Advantages of this device are:
- Longer stroke adjustment (4-½ inches versus 1-5/16 inches).
- Uses an air cylinder to move the drop probe, which is better suited for high-volume applications.
Best: Continuity monitoring
The most unique and highly effective guarding device measures electrical continuity between the two electrodes to verify they are actually touching the part to be welded, or in the case of a riveter, continuity between the upper and lower mandrils. If anything, such as the operator’s finger, blocks the movement of the electrode, the system will not detect continuity. In other words, it must detect metal between the copper tips or riveting mandrils rather than a finger.
When the foot pedal is closed, the electrodes are close under low force (50 pounds or less).
If continuity is detected within a customer-set maximum detect time, the air pressure rises to the full welding or riveting level and the process runs through completion.
If continuity is not detected within this maximum time, low pressure will be released and the electrode or mandril returns to the fully open position.
The continuity signal in a spot welder is picked up from wires on the welding transformer secondary pads, eliminating the need for wire connections at the electrodes. For riveters the sensing wires are connected to the frame of the rivet machine and the electrically-isolated lower tooling holder. In both cases the system will fail safe (lock out) if either of the pick-up wires is disconnected or if they are shorted together.

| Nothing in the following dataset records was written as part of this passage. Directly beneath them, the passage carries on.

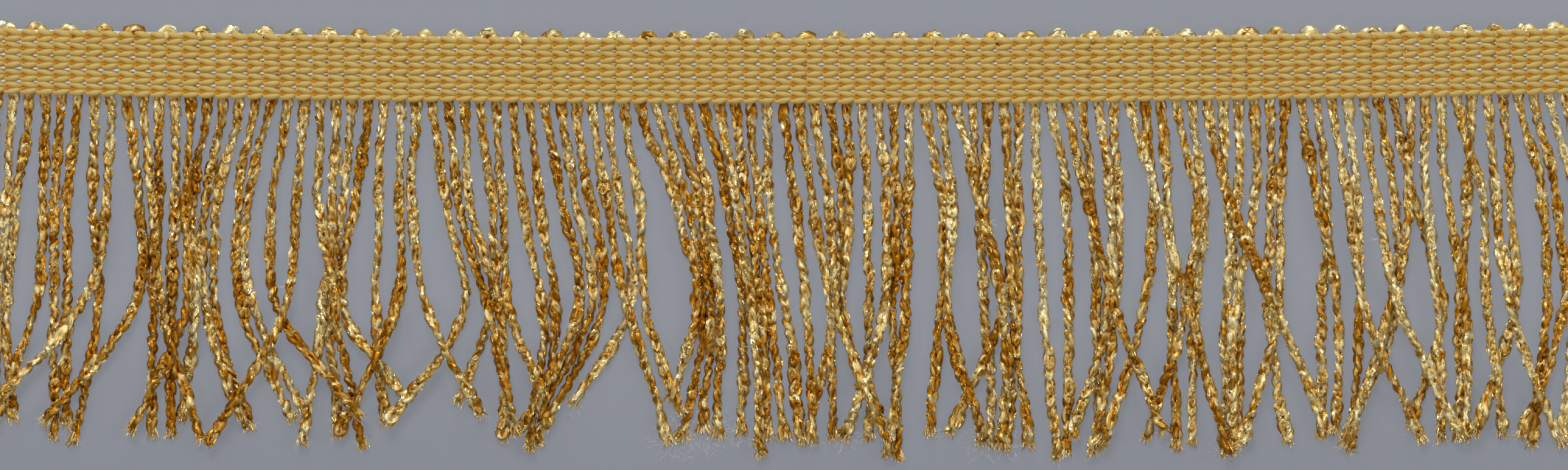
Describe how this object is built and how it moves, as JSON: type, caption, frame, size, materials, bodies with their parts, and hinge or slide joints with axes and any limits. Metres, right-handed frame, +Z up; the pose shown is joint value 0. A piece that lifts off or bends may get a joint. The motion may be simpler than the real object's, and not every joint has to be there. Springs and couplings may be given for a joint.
{
  "type": "length of chainette fringe",
  "caption": "Straight cut length of metallic chainette fringe lying flat: a narrow knitted heading with scalloped top edge, and loose hanging strands cut along the bottom.",
  "frame": {"origin": "middle of the length's bounds, on the surface it lies on", "axes": "+X along the heading, +Y from the strands' cut ends towards the heading's scalloped edge, +Z up through the thickness, out of the face that shows"},
  "size_m": [0.1946, 0.0514, 0.0039],
  "materials": {
    "heading": "matt mustard polyester yarn in chain stitches",
    "fringe": "glittering gold metallised chainette cord"
  },
  "bodies": {
    "root": {"heading": "heading", "fringe": "fringe"}
  },
  "joints": []
}
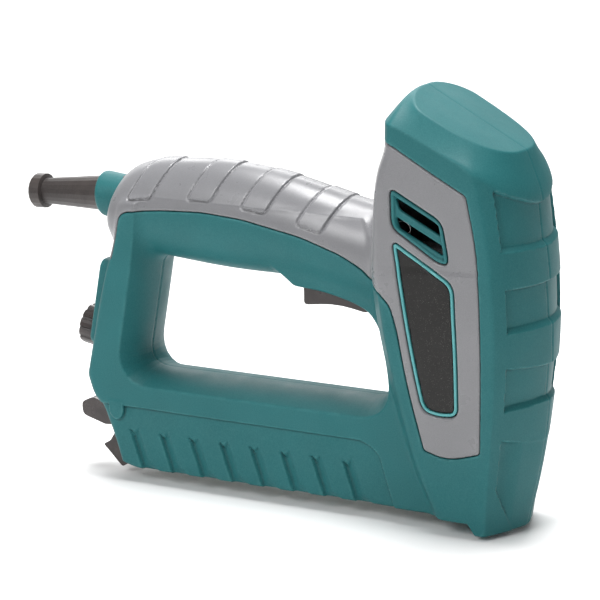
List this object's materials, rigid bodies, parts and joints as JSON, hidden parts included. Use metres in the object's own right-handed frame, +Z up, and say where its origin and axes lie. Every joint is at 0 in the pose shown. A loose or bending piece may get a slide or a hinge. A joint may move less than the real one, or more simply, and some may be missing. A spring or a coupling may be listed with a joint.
{
  "type": "electric staple gun",
  "caption": "Corded electric staple gun: pistol head, closed D-handle, soft grip, trigger, force dial, rocker switch, slide-out magazine and solenoid driver.",
  "frame": {"origin": "on the nose's flat work face, just behind the driver slot, on the parting plane of the two housing halves", "axes": "+X towards the front of the head, +Y to the tool's left as the user holds it, +Z up from the work face to the cap"},
  "size_m": [0.2415, 0.066, 0.1776],
  "materials": {
    "teal_plastic": "satin, fine spark-eroded texture",
    "grip_grey": "satin soft-touch",
    "black_plastic": "matte",
    "boot_rubber": "matte",
    "steel": "ground",
    "spring_steel": "drawn wire",
    "copper": "enamelled copper wire",
    "zinc": "zinc plated",
    "board": "solder resist",
    "nylon": "moulded nylon",
    "wire_black": "vinyl sheath",
    "label_plate": "gloss film"
  },
  "bodies": {
    "housing": {"left_housing": "teal_plastic", "right_housing": "teal_plastic", "left_grip": "grip_grey", "right_grip": "grip_grey", "left_vent_grille": "teal_plastic", "right_vent_grille": "teal_plastic", "left_label": "label_plate", "right_label": "label_plate", "strain_relief_boot": "boot_rubber", "cable_clamp": "nylon", "lead_mains": "wire_black", "lead_coil": "wire_black", "trigger_pin": "steel", "trigger_spring": "spring_steel", "trigger_switch": "black_plastic", "switch_button": "nylon", "potentiometer": "zinc", "power_switch_body": "black_plastic", "control_board": "board", "board_capacitor": "black_plastic", "solenoid_yoke": "steel", "coil_bobbin": "nylon", "coil_winding": "copper", "return_spring": "spring_steel", "bumper": "boot_rubber", "nose_guide": "steel", "nose_front_plate": "steel", "nose_bracket": "steel", "housing_screw_1": "zinc", "housing_screw_2": "zinc", "housing_screw_3": "zinc", "housing_screw_4": "zinc", "housing_screw_5": "zinc", "housing_screw_6": "zinc", "housing_screw_7": "zinc"},
    "driver": {"plunger": "steel", "driver_stem": "nylon", "driver_carrier": "steel", "driver_blade": "steel"},
    "trigger": {"trigger": "black_plastic"},
    "dial": {"dial_knob": "black_plastic", "dial_shaft": "steel"},
    "rocker": {"power_rocker": "black_plastic"},
    "magazine": {"magazine_channel": "zinc", "staple_rail": "zinc", "guide_rod": "steel", "magazine_end": "black_plastic", "latch_pin": "steel", "pusher_spring": "spring_steel", "staple_strip": "zinc"},
    "pusher": {"pusher": "black_plastic"},
    "latch": {"release_latch": "black_plastic"}
  },
  "joints": [
    {"name": "driver_stroke", "type": "slide", "parent": "housing", "child": "driver", "axis": [0, 0, -1], "range_m": [0, 0.0205], "stiffness_N_per_m": 400, "springref_m": -0.02, "deforming": ["return_spring"]},
    {"name": "trigger_pull", "type": "hinge", "parent": "housing", "child": "trigger", "pos_m": [-0.062, 0, 0.092], "axis": [0, 1, 0], "range_deg": [0, 12], "stiffness_Nm_per_rad": 0.6, "springref_deg": -11.46, "deforming": ["trigger_spring"]},
    {"name": "dial_turn", "type": "hinge", "parent": "housing", "child": "dial", "pos_m": [-0.18922, 0, 0.06176], "axis": [-0.9858, 0, 0.1678], "range_deg": [0, 270]},
    {"name": "rocker_press", "type": "hinge", "parent": "housing", "child": "rocker", "pos_m": [-0.18598, 0, 0.08079], "axis": [0, 1, 0], "range_deg": [0, 12]},
    {"name": "magazine_slide", "type": "slide", "parent": "housing", "child": "magazine", "axis": [-1, 0, 0], "range_m": [0, 0.13]},
    {"name": "pusher_slide", "type": "slide", "parent": "magazine", "child": "pusher", "axis": [1, 0, 0], "range_m": [-0.045, 0], "stiffness_N_per_m": 60, "springref_m": 0.05, "deforming": ["pusher_spring"]},
    {"name": "latch_press", "type": "hinge", "parent": "magazine", "child": "latch", "pos_m": [-0.182, 0, 0.025], "axis": [0, -1, 0], "range_deg": [0, 8], "stiffness_Nm_per_rad": 0.05, "springref_deg": -5.73}
  ]
}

Pinch-point injuries are common and employers have an obligation to keep worker’s hands safe from pinch-point hazards. As outlined by ANSI B.11, task-based risk assessments are the critical first step in any safety evaluation and can identify hazards, such as pinch-point hazards. Risk-control factors, such as machine guarding, proper training and awareness of hand locations, and lockout tagout procedures, all help prevent pinch-point injuries.